Amazon has won the rights to live stream the National Football League’s (NFL) ten-game Thursday Night Football package next season, according to multiple reports.
The Seattle-based company is understood to have agreed a deal that will see it pay some US$50 million for the games - a five-fold increase on the amount Twitter paid for the same package last year.
Amazon is thought to have beaten rival bids from Facebook, Twitter and Google’s YouTube to land the rights, and will offer the games live to its Amazon Prime subscribers globally, meaning viewers will have to pay to watch them.
The new deal, first reported by the Wall Street Journal and the Sports Business Journal, marks Amazon’s first major foray into live sports streaming, although the company has also worked with NFL Films on 'All or Nothing', a behind-the-scenes documentary series.
As Twitter did last year, Amazon will carry the main feeds provided by the NFL’s TNF broadcast partners, CBS and NBC, who pay US$225 million apiece per year to show five games each.
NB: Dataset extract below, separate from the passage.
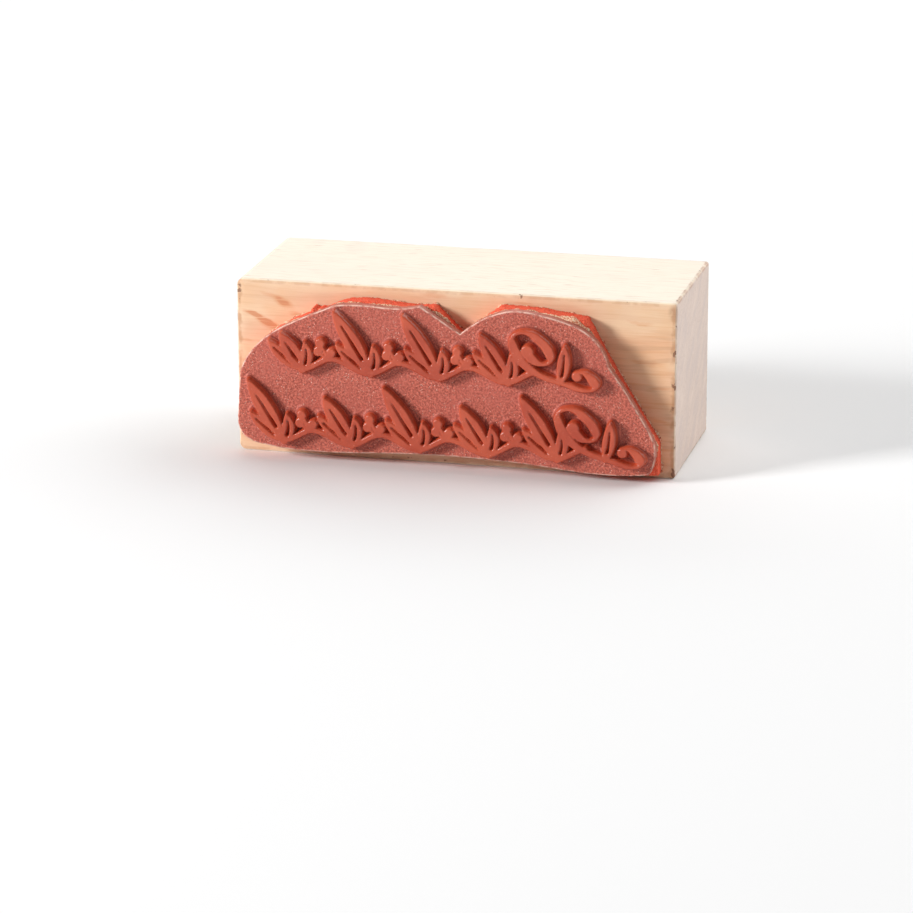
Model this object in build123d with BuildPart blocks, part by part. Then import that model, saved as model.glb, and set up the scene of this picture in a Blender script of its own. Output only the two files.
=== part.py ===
from build123d import *
import os
from math import cos, hypot, pi, sin

# A wood-mounted greeting stamp, standing on one long side with its rubber die to the front.
# Millimetres.  X runs along the beech bar, Z is up, and -Y is the side that prints.
# The origin is on the floor, under the middle of the whole stamp.

# ---- driving dimensions -------------------------------------------------------------------
block_length = 75.0         # beech bar, cut to length
block_height = 30.0         # the face that carries the die, bottom to top
block_thickness = 29.0      # die face to index face
soft_corner = 1.3           # the bar's four long corners, where they meet its -X end
crisp_corner = 0.5          # the same at the freshly sawn +X end
eased_edge = 0.3            # every other arris, broken with fine paper

ink_film = 0.06             # the index print
glue_film = 0.15            # each of the two adhesive layers
foam_thickness = 2.6        # sponge cushion
sheet_thickness = 1.6       # rubber behind the design
relief_height = 1.6         # how far the design stands out of the sheet
relief_root = 0.2           # how deep the relief reaches into the sheet, so that both are one

pen_slant = 0.6             # sideways lean of the design for each unit of height
hairline = 0.66             # the pen's thinnest stroke
full_stroke = 2.05          # its thickest, on strokes along the slant
row_height = 5.75           # body of a row of the design
tall_leaf = 11.0            # height of the leaves that stand out of the row
middle_leaf = 8.6
tall_belly = 2.9            # width of those leaves, and of the two at their sides
side_belly = 2.1
leaf_end = 0.22             # half the width of a leaf at its ends
rib_width = 0.55            # the rib cut out of a leaf, at its foot
berry_radius = 0.78
foot_radius = 0.62          # the knob that a sprig grows from
vine_half = 0.42            # half the width of the stem along a row
vine_height = 1.75          # its middle above the baseline
vine_wave = 1.05            # how far it waves up and down
sprig_pitch = 11.7          # from sprig to sprig
upper_row = 15.75           # baselines of the two rows, above the floor
lower_row = 3.15
stations_per_span = 5       # places on each span of a stroke where its width is set

# ---- places along Y, from the printing crest to the index print ----------------------------
total_depth = relief_height + sheet_thickness + foam_thickness + 2 * glue_film
total_depth += block_thickness + ink_film
crest_y = -total_depth / 2
sheet_front_y = crest_y + relief_height
sheet_back_y = sheet_front_y + sheet_thickness
foam_front_y = sheet_back_y + glue_film
foam_back_y = foam_front_y + foam_thickness
wood_front_y = foam_back_y + glue_film
wood_back_y = wood_front_y + block_thickness


def front_plane(y):
    """A plane that faces -Y, with X to its right and Z up."""
    return Plane((0, y, 0), x_dir=(1, 0, 0), z_dir=(0, -1, 0))


def reading_plane(y):
    """A plane that faces +Y, on which the design reads the right way round."""
    return Plane((0, y, 0), x_dir=(-1, 0, 0), z_dir=(0, 1, 0))


# ---- the pen ------------------------------------------------------------------------------
def lean(points, baseline):
    """Points of an upright drawing, leaned over by the slant and set on a baseline."""
    return [(x + pen_slant * z, z + baseline) for x, z in points]


def inked_line(points, baseline, half_width):
    """A closed outline round a spline.  half_width(t, direction) is half the line there."""
    with BuildLine():
        path = Spline(*lean(points, baseline))
    count = stations_per_span * (len(points) - 1)
    left, right = [], []
    for i in range(count + 1):
        t = i / count
        direction = path % t
        side = Vector(-direction.Y, direction.X) * half_width(t, direction)
        left.append(path @ t + side)
        right.append(path @ t - side)
    start_tip = path @ 0 - (path % 0) * (left[0] - right[0]).length / 2
    end_tip = path @ 1 + (path % 1) * (left[-1] - right[-1]).length / 2
    with BuildSketch() as line:
        with BuildLine():
            Spline(*left)
            ThreePointArc(left[-1], end_tip, right[-1])
            Spline(*reversed(right))
            ThreePointArc(right[0], start_tip, left[0])
        make_face()
    return line.sketch


def pen_stroke(points, baseline, weight):
    """A pen line, thick along the slant and thin across it, that begins as a fine tip."""
    def half_width(t, direction):
        along = abs(direction.X * pen_slant + direction.Y) / hypot(pen_slant, 1)
        width = hairline + (full_stroke - hairline) * along**4
        return weight * width / 2 * min(1, 0.3 + 7 * t)
    return inked_line(points, baseline, half_width)


def leaf(foot, tip, baseline, belly, bow=0.0):
    """A pointed leaf, bowed sideways at its middle, with its rib cut out of it."""
    def on_middle_line(t):
        side = 4 * t * (1 - t) * bow
        return (foot[0] + (tip[0] - foot[0]) * t + side, foot[1] + (tip[1] - foot[1]) * t)

    def half_blade(t, direction):
        return leaf_end + (belly / 2 - leaf_end) * sin(pi * t) ** 0.8

    def half_rib(t, direction):
        return rib_width * (0.55 - 0.3 * t)
    blade = inked_line([on_middle_line(t) for t in (0, 0.5, 1)], baseline, half_blade)
    rib = inked_line([on_middle_line(t) for t in (0.24, 0.5, 0.78)], baseline, half_rib)
    with BuildSketch() as ribbed:
        add(blade)
        add(rib, mode=Mode.SUBTRACT)
    return ribbed.sketch


def stalk(points, baseline, half):
    """A stem of one width."""
    return inked_line(points, baseline, lambda t, direction: half)


def ball(x, z, baseline, radius):
    """A round berry, or the knob in which a curl ends."""
    with BuildSketch() as knob:
        with Locations(*lean([(x, z)], baseline)):
            Circle(radius)
    return knob.sketch


def curl(x, z, radius, start, turns, shrink):
    """Points, eight to a turn, that roll inwards round a middle to shrink times the radius."""
    narrow = 0.9
    count = round(8 * turns)
    points = []
    for k in range(count + 1):
        angle = start + 2 * pi * k / 8
        r = radius * shrink ** (k / count)
        points.append((x + narrow * r * cos(angle), z + r * sin(angle)))
    return points


# ---- the motifs of the design, each a list of shapes to be joined --------------------------
def vine(first, last, baseline):
    """The stem of a row, which waves from sprig to sprig."""
    quarter = sprig_pitch / 4
    points = []
    for k in range(round((last - first) / quarter) + 1):
        points.append((first + k * quarter, vine_height + vine_wave * cos(pi * k / 2)))
    return [stalk(points, baseline, vine_half)]


def sprig(x, baseline, height):
    """A tall leaf between two that spread to its sides, all from one foot on the vine."""
    foot = (x, vine_height - vine_wave)
    spread, side_height = 3.1, row_height - 0.5
    return [
        leaf(foot, (x + 0.2, height - leaf_end), baseline, tall_belly),
        leaf(foot, (x - spread, side_height), baseline, side_belly, bow=-0.5),
        leaf(foot, (x + spread, side_height), baseline, side_belly, bow=0.5),
        ball(*foot, baseline, foot_radius),
    ]


def berries(x, baseline):
    """Three berries on short stalks, standing on a crest of the vine."""
    foot_z = vine_height + vine_wave - 0.2
    shapes = []
    for dx, dz in ((-1.0, 1.3), (0.0, 2.8), (1.15, 1.4)):
        path = [(x, foot_z), (x + 0.6 * dx, foot_z + 0.5 * dz), (x + dx, foot_z + dz)]
        shapes += [stalk(path, baseline, 0.28), ball(x + dx, foot_z + dz, baseline, berry_radius)]
    return shapes


def scroll(x, baseline):
    """The large scroll that opens a row, rolled up at both of its ends, with a leaf on its back."""
    roll = curl(x + 7, 6.3, 4.7, -pi / 2, 1.25, 0.36)
    knob_x, knob_z = roll[-1]
    tail = [(x + 2.6, 2.6), (x + 1.3, 3.25), (x + 0.05, 2.3), (x + 0.2, 0.75), (x + 1.9, 0.2)]
    return [
        pen_stroke(tail + [(x + 4.2, 0.75)] + roll, baseline, 0.8),
        leaf((x + 6.1, 0.9), (x + 1.4, 7.4), baseline, side_belly, bow=-0.2),
        ball(x + 2.3, 2.5, baseline, 0.8),
        ball(knob_x - 0.3, knob_z, baseline, 0.95),
    ]


upper_sprigs = [(-11.0, middle_leaf), (0.7, tall_leaf), (12.4, tall_leaf), (24.1, 6.8)]
lower_sprigs = [(-19.4, tall_leaf), (-7.7, middle_leaf), (4.0, tall_leaf), (15.7, middle_leaf),
                (27.4, tall_leaf)]
with BuildSketch() as flourish:
    motifs = scroll(-25.9, upper_row) + scroll(-33.6, lower_row)
    for sprigs, baseline in ((upper_sprigs, upper_row), (lower_sprigs, lower_row)):
        for x, height in sprigs:
            motifs += sprig(x, baseline, height)
        for x, height in sprigs[:-1]:
            motifs += berries(x + sprig_pitch / 2, baseline)
        motifs += vine(sprigs[0][0] - sprig_pitch / 2, sprigs[-1][0], baseline)
    add(motifs)


# ---- outlines cut with scissors, seen from the front ---------------------------------------
def shared_cuts(bottom_right, crown_left):
    """The cuts that go through rubber and foam alike: along the bottom and up the left side."""
    Spline(bottom_right, (25, 1.3), (16, 2), (-11, 2.4), (-30, 2.3), (-33, 2.8))
    Spline((-33, 2.8), (-35.4, 4.1), (-36.3, 7.7))
    Line((-36.3, 7.7), (-35.8, 15.2))
    Spline((-35.8, 15.2), (-29.6, 22.5), (-25, 24.9), crown_left)


def rubber_outline():
    """The die: two crowns with a notch between them, and soft corners on the right."""
    with BuildSketch() as outline:
        with BuildLine():
            shared_cuts((34.1, 1.8), (-19.9, 27.2))
            Spline((-19.9, 27.2), (-17.5, 27.6), (-11, 27.5), (-4.8, 28.1))
            Line((-4.8, 28.1), (2.1, 23.8))
            Spline((2.1, 23.8), (6.2, 26.7), (10, 28.1), (17, 27.5), (23, 25.5), (27.1, 19.7))
            Spline((27.1, 19.7), (32.9, 10.9), (34.8, 7.3))
            Spline((34.8, 7.3), (35, 5), (34.1, 1.8))
        make_face()
    return outline.sketch


def foam_outline():
    """The cushion: the same cuts, but left wider at the crowns and down the right side."""
    with BuildSketch() as outline:
        with BuildLine():
            shared_cuts((35.4, 1.1), (-20.4, 26.6))
            Spline((-20.4, 26.6), (-18.1, 27.6), (-13, 28), (-2.8, 27.7))
            Line((-2.8, 27.7), (1.7, 23.4))
            Spline((1.7, 23.4), (5.5, 26.1), (8.4, 28.2))
            Spline((8.4, 28.2), (15, 28), (22.9, 27))
            Spline((22.9, 27), (29.9, 15.1), (35.2, 6.6))
            Line((35.2, 6.6), (35.4, 1.1))
        make_face()
    return outline.sketch


# ---- beech_block: the handle, a bar of beech -------------------------------------------------
with BuildPart() as beech_block:
    with BuildSketch(front_plane(wood_front_y)):
        with Locations((0, block_height / 2)):
            Rectangle(block_length, block_height)
    extrude(amount=-block_thickness)
    upright = beech_block.edges().filter_by(Axis.Y)
    fillet(upright.group_by(Axis.X)[0], soft_corner)
    upright = beech_block.edges().filter_by(Axis.Y)
    fillet(upright.group_by(Axis.X)[-1], crisp_corner)
    rims = beech_block.faces().filter_by(Axis.Y).edges()
    fillet(rims, eased_edge)
beech_block.part.label = "beech_block"

# ---- index_print: the design inked on the back of the bar ------------------------------------
with BuildPart() as index_print:
    with BuildSketch(reading_plane(wood_back_y)):
        add(flourish.sketch)
    extrude(amount=ink_film)
index_print.part.label = "index_print"

# ---- block_adhesive: the film between wood and foam ------------------------------------------
with BuildPart() as block_adhesive:
    with BuildSketch(front_plane(wood_front_y)):
        add(foam_outline())
    extrude(amount=glue_film)
block_adhesive.part.label = "block_adhesive"

# ---- foam_cushion: the sponge that lets the die find the paper -------------------------------
with BuildPart() as foam_cushion:
    with BuildSketch(front_plane(foam_back_y)):
        add(foam_outline())
    extrude(amount=foam_thickness)
foam_cushion.part.label = "foam_cushion"

# ---- die_adhesive: the film between foam and rubber ------------------------------------------
with BuildPart() as die_adhesive:
    with BuildSketch(front_plane(foam_front_y)):
        add(rubber_outline())
        add(foam_outline(), mode=Mode.INTERSECT)
    extrude(amount=glue_film)
die_adhesive.part.label = "die_adhesive"

# ---- rubber_die: sheet and design, moulded in one --------------------------------------------
with BuildPart() as rubber_die:
    with BuildSketch(front_plane(sheet_back_y)):
        add(rubber_outline())
    extrude(amount=sheet_thickness)
    with BuildSketch(reading_plane(sheet_front_y + relief_root)):
        add(flourish.sketch)
    extrude(amount=-(relief_height + relief_root))
rubber_die.part.label = "rubber_die"

os.makedirs("parts", exist_ok=True)
for piece in (beech_block, index_print, block_adhesive, foam_cushion, die_adhesive, rubber_die):
    export_step(piece.part, f"parts/{piece.part.label}.step")
    box = piece.part.bounding_box()
    print(f"{piece.part.label}: {len(piece.part.solids())} solids, volume {piece.part.volume:.1f},"
          f" x {box.min.X:.2f} to {box.max.X:.2f}, y {box.min.Y:.2f} to {box.max.Y:.2f},"
          f" z {box.min.Z:.2f} to {box.max.Z:.2f}")
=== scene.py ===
"""A wood-mounted rubber stamp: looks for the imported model.

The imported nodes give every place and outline.  The beech bar, the foam, the two adhesive films and
the moulded die are remade here with their real edges, grain and relief, and the index print keeps
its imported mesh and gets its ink.
"""
import math

import bmesh
import bpy
import numpy as np
from mathutils import Matrix, Vector, noise
from mathutils.bvhtree import BVHTree
from mathutils.geometry import delaunay_2d_cdt
from mathutils.kdtree import KDTree


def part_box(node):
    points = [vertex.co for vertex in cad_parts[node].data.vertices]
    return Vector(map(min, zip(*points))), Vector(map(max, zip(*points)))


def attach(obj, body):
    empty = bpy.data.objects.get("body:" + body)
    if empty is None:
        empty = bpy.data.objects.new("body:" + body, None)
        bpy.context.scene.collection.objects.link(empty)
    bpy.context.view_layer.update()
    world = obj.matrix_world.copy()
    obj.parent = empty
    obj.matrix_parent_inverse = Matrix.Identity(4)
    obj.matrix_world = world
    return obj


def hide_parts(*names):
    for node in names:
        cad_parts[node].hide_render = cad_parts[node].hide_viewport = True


MM = 0.001

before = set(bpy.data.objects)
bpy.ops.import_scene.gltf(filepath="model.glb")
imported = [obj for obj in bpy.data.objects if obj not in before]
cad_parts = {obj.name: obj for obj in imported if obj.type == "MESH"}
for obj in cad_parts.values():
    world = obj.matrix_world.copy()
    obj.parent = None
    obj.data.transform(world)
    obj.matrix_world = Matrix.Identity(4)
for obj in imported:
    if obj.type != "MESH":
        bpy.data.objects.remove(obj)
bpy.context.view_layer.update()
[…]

It is understood that Amazon’s coverage will include ads sold by CBS and NBC, although the company will be able to sell additional slots alongside its streams.
According to Recode, whose report cites ‘a person familiar with the deal’, Amazon plans to use those slots to promote its other video offerings.
Amazon will not exclusively stream the games. Both CBS and NBC will also offer them to their online audiences, while Verizon has the right to carry the games on its wireless service. NFL Network will also air coverage.
Amazon's foray into live sports streaming has been seen as inevitable for some time. In an effort to lure more customers to its Prime Video subscription service, which offers unlimited streaming of on-demand TV shows and movies for US$99 a year or US$10.99 a month, and in a bid to compete with rivals Netflix and Hulu as a source for video entertainment, the company has dramatically increased its spending on content.
Last year, Bloomberg reported that Amazon was in talks to acquire a range of sports rights, including the French Open tennis tournament and elite professional rugby. There is also some speculation that the company is looking to amass enough live sports content to develop a separate sports offering.
While Amazon's video service does not have as large a reach as Twitter, whose more than 300 million user base was touted as a key factor in the NFL's decision to sign with the social network last year, reports say NFL officials are confident of securing a sizeable audience for the TNF games. Though figures are not readily available, it is estimated that Amazon's Prime membership is at least 60 million strong.